Chiro-Nonsense: Thoughts on Crazy Chiropractic: A Horror Story

Chiropractors get a bad rep, don't they? A while back my back was hurting (ha, did you catch that? Back, back? I'm so d@mn clever!). Leftover from childbirth, pregnancy, months of carrying Little Miss Rowdy. So I asked my primary for a referral, which he provided without any opinion on which of the zillion or so chiropractors in the area I should see.

Which left me with the, oh, three or so options my insurance company provided. First on the list: a husband and wife team in a nice building adjacent to a golf course. Perfect!

So I went.

And that's when things got ... weird.

First off, the office was eerie. Waiting room clean to the point of perfection, no stray reading material or chewed up toys, no lint or little bits of stuff people track in on their shoes. But I like clean. Clean is good, right?

Then there was the sign above the expansive doorway which led to the exam rooms: "We Respect the Design as Well as the Designer." Ugh, was I going to get adjusted or saved? Not that I have any real issue with business people carrying their faith into the office. One of the doctors in our family practice of our GP drops little quips about "design" and the "designer." He's a better doctor for it, I think. But to use big fake brass letters to literally spell it out above the door?

Moving on to the adjustment. I expected a little awkwardness for the X-rays. Hard to get a good X-ray with bra clasps and zippers and whatever else, but the adjustments likewise required a medical gown. Because ... (here's the best part) ... the guy used a thermometer to judge which vertebrae needed adjustment. The theory was that minuscule changes in temperature told him where there was inflammation, so when the thermometer registered a temp increase he'd MARK MY BACK WITH A PEN. Then he brought in an elephant and had it stomp on me. More or less. None of the gentle feeling around for the right spot, just a gigantic CRUNCH on the little blue X (or red, whatever, I never saw the pen).

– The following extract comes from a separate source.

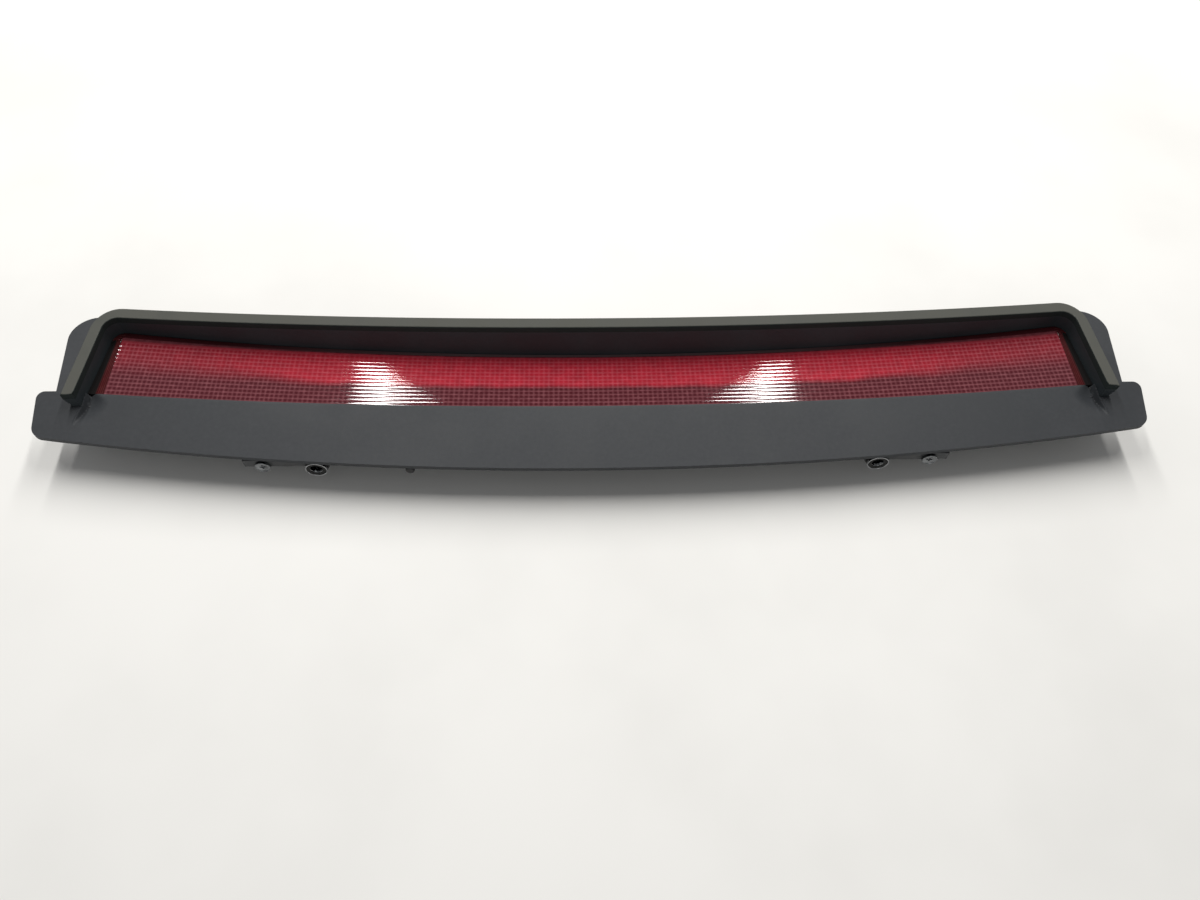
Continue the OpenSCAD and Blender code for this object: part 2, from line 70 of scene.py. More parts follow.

What's worse, despite the creepy feeling and increase in pain after each visit, I went back three times. I don't trust my creep-o-meter like I should, likely because I worry it's overactive. But in this case, I should have run like the wind after the first visit. I'm hesitant to write it, because the whole experience was just so Strange, but I wonder now if the chiropractor just liked messing with the ties on the gown.

That's not me. Just saying.
One more thing: I could see the computer screen as the secretary was scheduling me for my fourth appointment (which I canceled). She flipped through a full week of appointment pages. Page after page, virtually empty. Explained the clean waiting room.